Cafécafé also sell a traditional cup of café de olla. And it’s fine. But the iced variety tastes all kinds of better. It’s sweeter and requires a more precise technique, resulting in better balance between the beans and the canela (cinnamon).
1330 W. Pacific Coast Hwy., Wilmington. 424-570-0142.

Café de Olla
A place named Café de Olla better make a good one. Fortunately, this trendy Burbank restaurant does. Diner-style coffee is dispensed from a pourover decanter by an overworked server who’ll keep it coming as long as you keep drinking. Café de Olla seems like it’s never not busy and the staff appears to defy the law that says nothing can exist in a state of perpetual motion.

The coffee is made, according to a server, “exactly like it’s been made for a hundred years in Mexico. It is prepared in a clay pot by boiling cinnamon sticks, piloncillo, spices and ground coffee.” The spices include calvo (clove), which shines in each sip and hammers home the flatness of diner coffee without actually succumbing to it. It’s too easy to fall into a bottomless pit of caffeine consumption.
2315 W. Victory Blvd., Ste. A, Burbank. 818-588-3684.

HONORABLE MENTION

Mama Licha’s Kitchen
13867 Foothill Blvd, Sylmar. 818-367-0752.

Horchateria Rio Luna
15729 Downey Ave, Paramount. 310-933-8894.
231 N Maclay Ave, San Fernando. 818-403-6167

Vallarta Supermarkets
51 locations including Anaheim, Pasadena and Downey.

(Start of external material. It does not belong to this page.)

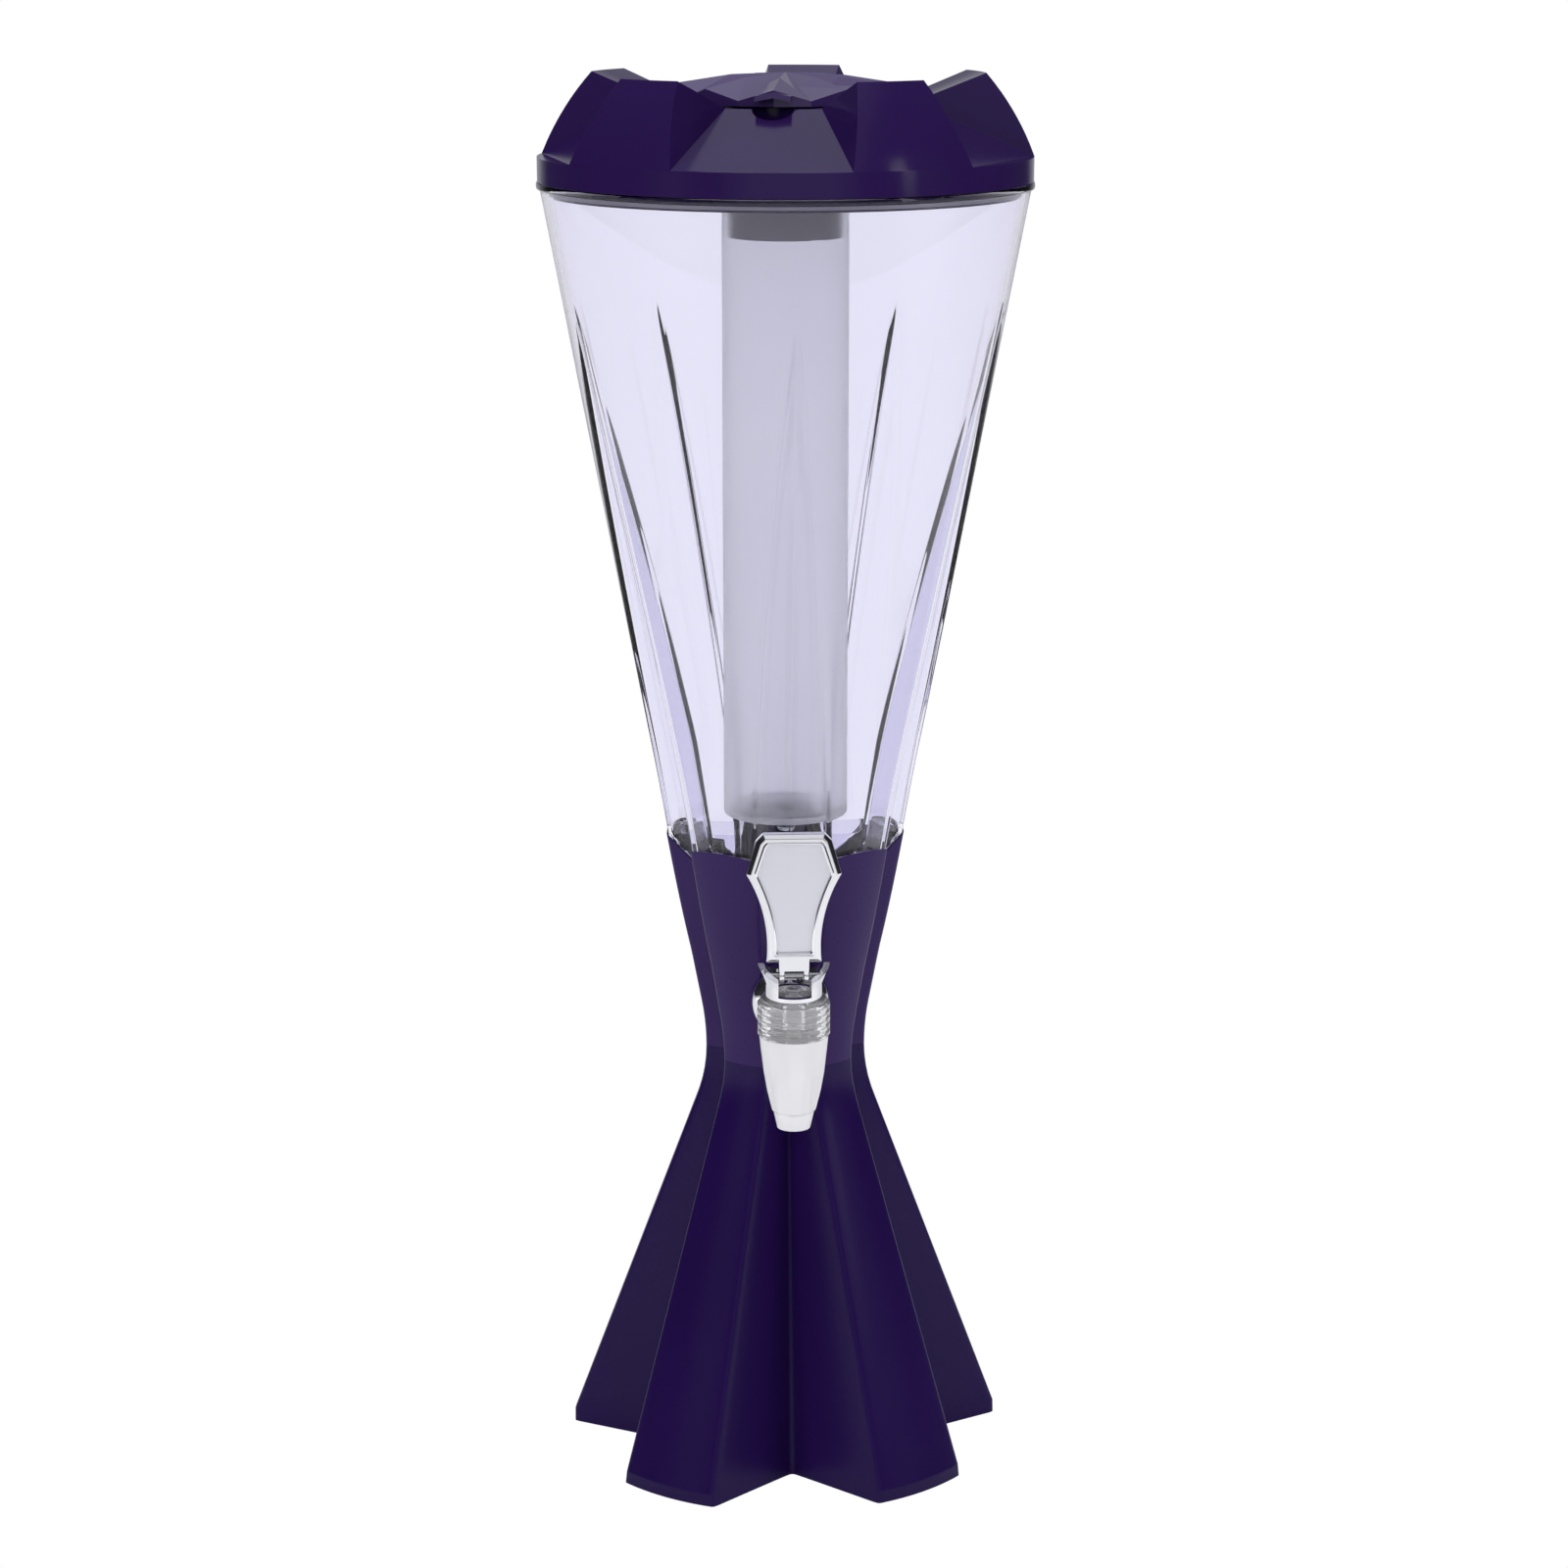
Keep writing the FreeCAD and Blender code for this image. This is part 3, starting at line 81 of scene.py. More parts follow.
class Nodes:
    """Builds one material's node tree."""

    def __init__(self, name: str) -> None:
        """Starts an empty material.

        Args:
            name: the material's name.
        """
        self.material = bpy.data.materials.new(name)
        self.material.use_nodes = True
        self.tree = self.material.node_tree
        self.tree.nodes.clear()
        self.output = self.tree.nodes.new("ShaderNodeOutputMaterial")
        self.coords = self.add("ShaderNodeTexCoord")

    def add(self, kind: str, **values: object) -> bpy.types.Node:
        """Adds a node and sets its attributes or input values.

        Args:
            kind: the node's type name.
            **values: attributes, or inputs with spaces written as underscores.

        Returns:
            The new node.
        """
        node = self.tree.nodes.new(kind)
        for key, value in values.items():
            if hasattr(node, key):
                setattr(node, key, value)
            else:
                node.inputs[key.replace("_", " ")].default_value = value
        return node

    def link(self, start: bpy.types.NodeSocket, end: bpy.types.NodeSocket) -> None:
        """Links two sockets."""
        self.tree.links.new(start, end)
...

Northgate Gonzalez Markets
40 locations including Compton, Macarthur Park and West Covina.

Super A Foods
8 locations including Bell Gardens, Highland Park and Temple City.

La Mascota Bakery
2715 Whittier Blvd, Boyle Heights. 323-263-5513

Rocio’s Mexican Kitchen
7891 Garfield Ave., Bell Gardens. 562-659-7800.

Fonda Maria
7840 Firestone Blvd., Downey. 562-923-4649.

La Monarca Bakery & Cafe
12 locations including Hollywood, Huntington Park and Santa Monica.

Café Oaxaca
1211 E. Century Blvd., Green Meadows. 323-249-0292.

Pan Y Leche Bakery
713 W. Anaheim St., Wilmington. 310-518-9935.

Lola’s Mexican Cuisine
2030 E. 4th St., Long Beach. 562-343-5506.
4140 Atlantic Ave, Long Beach. 562-349-0100.